James E. Veale, CPA, MBT October 29, 2018 at 8:14 am

Today the need is for standardly accepted terminology. As most of you know, from the start of my third year in the industry I raised a lot of rebuttal to the use of the word income to describe reverse mortgage proceeds. Based on Enron and other fraud cases of using the word income to describe loan proceeds, the use of the word income was all but fraud in our industry at that time despite how many argued that in their in-depth presentations about the terms of a HECM, it was clear the HECM was a loan. I challenged that and am still challenging that rationale.

As to the HECM, by its very terms, it is not just a home mortgage. It has a feature no one uses today that is called shared appreciation rights. Sharing appreciation rights under real estate law is in fact a conversion of (legal) equity as one of its bundle of rights. The authors of the HECM bill had the right idea, even though it is truly ambiguous in the manner it is constructed.

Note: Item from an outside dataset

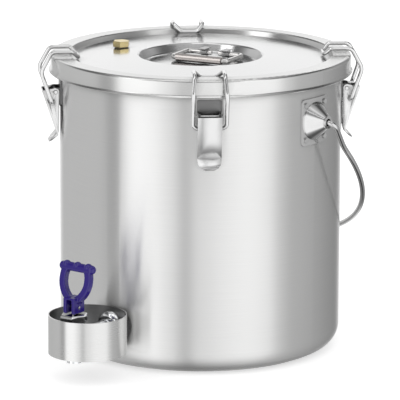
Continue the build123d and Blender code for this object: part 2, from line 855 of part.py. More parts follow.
with BuildPart() as guard_gasket:
    with BuildSketch(face_plane(0, body_radius - guard_gasket_root, tap_height)):
        Circle(guard_gasket_radius)
        Circle(shank_radius + shank_clearance, mode=Mode.SUBTRACT)
    extrude(amount=guard_gasket_radius)
    with BuildSketch(Plane.XY.offset(tap_height - ring_height)):
        Circle(body_radius)
        with Locations((0, -ring_distance)):
            Circle(ring_radius)
    extrude(amount=2 * ring_height, mode=Mode.SUBTRACT)
guard_gasket.part.label = "guard_gasket"
export_step(guard_gasket.part, "parts/guard_gasket.step")

shank_start = vessel_inner - shank_inside
with BuildPart() as tap_shank:
    with BuildSketch(face_plane(0, shank_start, tap_height)):
        Circle(shank_radius)
        Circle(shank_bore, mode=Mode.SUBTRACT)
    extrude(amount=ring_back + ring_wall + dome_nut_height + shank_in_barrel - shank_start)
tap_shank.part.label = "tap_shank"
export_step(tap_shank.part, "parts/tap_shank.step")

vessel_chord = sqrt(vessel_inner**2 - inner_washer_radius**2)
with BuildPart() as tap_inner_washer:
    with BuildSketch(face_plane(0, vessel_chord - inner_washer_wall, tap_height)):
        Circle(inner_washer_radius)
        Circle(shank_radius + shank_clearance, mode=Mode.SUBTRACT)
    extrude(amount=inner_washer_wall)
tap_inner_washer.part.label = "tap_inner_washer"
export_step(tap_inner_washer.part, "parts/tap_inner_washer.step")

with BuildPart() as tap_back_nut:
    with BuildSketch(face_plane(0, vessel_chord - inner_washer_wall, tap_height)):
        RegularPolygon(back_nut_flats / 2, 6, major_radius=False)
        Circle(shank_radius, mode=Mode.SUBTRACT)
    extrude(amount=-back_nut_height)
tap_back_nut.part.label = "tap_back_nut"
export_step(tap_back_nut.part, "parts/tap_back_nut.step")

dome_base = ring_back + ring_wall
dome_hidden = dome_base - ring_back + 2 * ring_wall
with BuildPart() as tap_dome_nut:
    with BuildSketch(face_plane(0, dome_base - dome_hidden, tap_height)):
        Circle(dome_nut_radius)
    extrude(amount=dome_hidden + dome_nut_height)
    fillet(tap_dome_nut.faces().sort_by(Axis.Y)[0].edges(), dome_nut_height - dome_nut_flat)
    with BuildSketch(face_plane(0, dome_base - dome_hidden, tap_height)):
        Circle(shank_radius)
    extrude(amount=dome_hidden + dome_nut_height, mode=Mode.SUBTRACT)
    with BuildSketch(Plane.XY.offset(tap_height - ring_height)):
        with Locations((0, -ring_distance)):
            Circle(2 * ring_radius)
            Circle(ring_radius - ring_wall, mode=Mode.SUBTRACT)
    extrude(amount=2 * ring_height, mode=Mode.SUBTRACT)
tap_dome_nut.part.label = "tap_dome_nut"
export_step(tap_dome_nut.part, "parts/tap_dome_nut.step")

barrel_start = dome_base + dome_nut_height
with BuildPart() as tap_body:
    with BuildSketch(Plane.XY.offset(spout_bottom)):
        with Locations((0, -valve_distance)):
            Circle(spout_radius)
    extrude(amount=seal_seat_height - spout_bottom)
    with BuildSketch(Plane.XY.offset(seal_seat_height)):
        with Locations((0, -valve_distance)):
            Circle(valve_radius)
    extrude(amount=valve_top - seal_seat_height)
    with BuildSketch(face_plane(0, barrel_start, tap_height)):
        Circle(barrel_radius)
    extrude(amount=valve_distance - barrel_start)
    with BuildSketch(Plane.XY.offset(seal_seat_height)):
        with Locations((0, -valve_distance)):
            Circle(valve_bore)
    extrude(amount=valve_top - seal_seat_height, mode=Mode.SUBTRACT)
    with BuildSketch(Plane.XY.offset(spout_bottom)):
        with Locations((0, -valve_distance)):
            Circle(shank_bore)
    extrude(amount=valve_top - spout_bottom, mode=Mode.SUBTRACT)
    with BuildSketch(face_plane(0, barrel_start, tap_height)):
        Circle(shank_radius)
    extrude(amount=shank_in_barrel, mode=Mode.SUBTRACT)
    with BuildSketch(face_plane(0, barrel_start, tap_height)):
        Circle(shank_bore)
    extrude(amount=valve_distance - barrel_start, mode=Mode.SUBTRACT)
tap_body.part.label = "tap_body"
export_step(tap_body.part, "parts/tap_body.step")

with BuildPart() as tap_bonnet:
    with BuildSketch(Plane.XY.offset(valve_top)):
        with Locations((0, -valve_distance)):
            RegularPolygon(bonnet_flats / 2, 6, major_radius=False)
    extrude(amount=bonnet_height)
    chamfer(tap_bonnet.faces().sort_by(Axis.Z)[-1].edges(), bonnet_chamfer)
    with BuildSketch(Plane.XY.offset(valve_top)):
        with Locations((0, -valve_distance)):
            Circle(stem_radius + stem_clearance)
    extrude(amount=bonnet_height, mode=Mode.SUBTRACT)
tap_bonnet.part.label = "tap_bonnet"
export_step(tap_bonnet.part, "parts/tap_bonnet.step")

with BuildPart() as tap_stem:
    with BuildSketch(Plane.XY.offset(seal_seat_height + seal_height)):
        with Locations((0, -valve_distance)):
            Circle(stem_radius)
    extrude(amount=tap_pin_height + stem_head - seal_seat_height - seal_height)
    with BuildSketch(side_plane(0, tap_block_width)):
        with Locations((valve_distance, tap_pin_height)):
            Circle(tap_pin_radius + tap_pin_gap)
    extrude(amount=2 * tap_block_width, mode=Mode.SUBTRACT)
tap_stem.part.label = "tap_stem"
export_step(tap_stem.part, "parts/tap_stem.step")

with BuildPart() as tap_seal:
    with BuildSketch(Plane.XY.offset(seal_seat_height)):
        with Locations((0, -valve_distance)):
            Circle(seal_radius)
    extrude(amount=seal_height)
tap_seal.part.label = "tap_seal"
export_step(tap_seal.part, "parts/tap_seal.step")

with BuildPart() as tap_pin:
    with BuildSketch(side_plane(0, tap_block_width / 2)):
        with Locations((valve_distance, tap_pin_height)):
            Circle(tap_pin_radius)
    extrude(amount=tap_block_width)
tap_pin.part.label = "tap_pin"
export_step(tap_pin.part, "parts/tap_pin.step")

loop_bottom = tap_block_top - tap_loop_bar / 2
loop_rise = (tap_bar_height - loop_bottom) / cos(radians(tap_loop_lean))
loop_middle = tap_loop_widest * loop_rise
loop_half = tap_loop_width / 2 - tap_loop_bar / 2
loop_up = Vector(0, sin(radians(tap_loop_lean)), cos(radians(tap_loop_lean)))
loop_root = outward(0) * valve_distance + Vector(0, 0, loop_bottom)
loop_plane = Plane(loop_root, x_dir=rightward(0), z_dir=rightward(0).cross(loop_up))
bar_straight = tap_bar_length - 2 * tap_bar_radius
bar_start = loop_root + loop_up * loop_rise - rightward(0) * bar_straight / 2
block_back = valve_distance - tap_block_depth / 2
block_middle = (tap_block_top + tap_block_bottom) / 2
with BuildPart() as tap_handle:
    with BuildSketch(face_plane(0, block_back, block_middle)):
        RectangleRounded(tap_block_width, tap_block_top - tap_block_bottom, tap_block_corner)
    extrude(amount=tap_block_depth)
    with BuildSketch(face_plane(0, block_back + tap_slot_wall, block_middle - tap_slot_roof)):
        Rectangle(tap_slot_width, tap_block_top - tap_block_bottom)
    extrude(amount=tap_block_depth, mode=Mode.SUBTRACT)
    with BuildSketch(side_plane(0, tap_block_width)):
        with Locations((valve_distance, tap_pin_height)):
            Circle(tap_pin_radius)
    extrude(amount=2 * tap_block_width, mode=Mode.SUBTRACT)
    with BuildSketch(loop_plane.offset(-tap_loop_bar / 2)):
        with BuildLine():
            ThreePointArc(
                (-tap_block_width / 2 + tap_loop_bar / 2, 0),
                (-loop_half, loop_middle),
                (-loop_half + tap_loop_pull_in, loop_rise),
            )
        trace(line_width=tap_loop_bar)
        mirror(about=Plane.YZ)
    extrude(amount=tap_loop_bar)
    with BuildSketch(Plane(bar_start, z_dir=rightward(0))):
        Circle(tap_bar_radius)
    extrude(amount=bar_straight)
    with Locations(bar_start, bar_start + rightward(0) * bar_straight):
        Sphere(tap_bar_radius)
tap_handle.part.label = "tap_handle"
export_step(tap_handle.part, "parts/tap_handle.step")
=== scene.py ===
import math

import bpy
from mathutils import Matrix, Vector


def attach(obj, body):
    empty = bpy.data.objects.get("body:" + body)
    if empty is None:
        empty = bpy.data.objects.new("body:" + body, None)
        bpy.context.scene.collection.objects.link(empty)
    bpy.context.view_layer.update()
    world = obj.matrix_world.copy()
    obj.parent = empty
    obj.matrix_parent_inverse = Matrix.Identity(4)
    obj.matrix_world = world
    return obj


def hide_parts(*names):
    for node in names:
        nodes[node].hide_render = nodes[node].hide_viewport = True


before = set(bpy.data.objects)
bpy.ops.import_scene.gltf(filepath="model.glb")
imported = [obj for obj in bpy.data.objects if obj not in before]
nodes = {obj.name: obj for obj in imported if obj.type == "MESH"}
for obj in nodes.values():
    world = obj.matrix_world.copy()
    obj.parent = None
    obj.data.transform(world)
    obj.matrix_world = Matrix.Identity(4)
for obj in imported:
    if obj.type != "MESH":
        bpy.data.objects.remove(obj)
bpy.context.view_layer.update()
bpy.ops.object.select_all(action="DESELECT")

# ---- Studio: camera, floor and soft light ----
# The container stands on a pale seamless floor in a white studio. A long lens looks slightly down on
# it from between the tap and the right-hand ear. The light is soft, with grey flats at both sides.
camera_azimuth = math.radians(37.2)
camera_distance = 4.8094
camera_height = 1.2747
camera_aim_height = 0.1810
camera_roll = 0.004
camera_data = bpy.data.cameras.new("studio_camera")
camera_data.lens = 354.5
camera_data.sensor_width = 36.0
camera_data.clip_end = 50.0
camera = bpy.data.objects.new("studio_camera", camera_data)
bpy.context.scene.collection.objects.link(camera)
camera.location = (
    camera_distance * math.sin(camera_azimuth),
    -camera_distance * math.cos(camera_azimuth),
    camera_height,
)
look = Vector((0, 0, camera_aim_height)) - camera.location
camera.rotation_mode = "QUATERNION"
camera.rotation_quaternion = look.to_track_quat("-Z", "Y")
camera.rotation_mode = "XYZ"
camera.rotation_euler.rotate_axis("Z", camera_roll)
bpy.context.scene.camera = camera
bpy.context.scene.view_settings.view_transform = "Standard"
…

The other way I love (sarcastically) to see the HECM presented is by calling one of the three criteria for determining the principal limit, home equity. Or what about consistently naming loan principal (in all its various uses) as principle. Ignorance maybe bliss but it reduces the professionalism of the presenter in the eyes of the audience to whom it is written or spoken.

Shannon is absolutely in his analysis. Let us use the right vocabulary in all situations.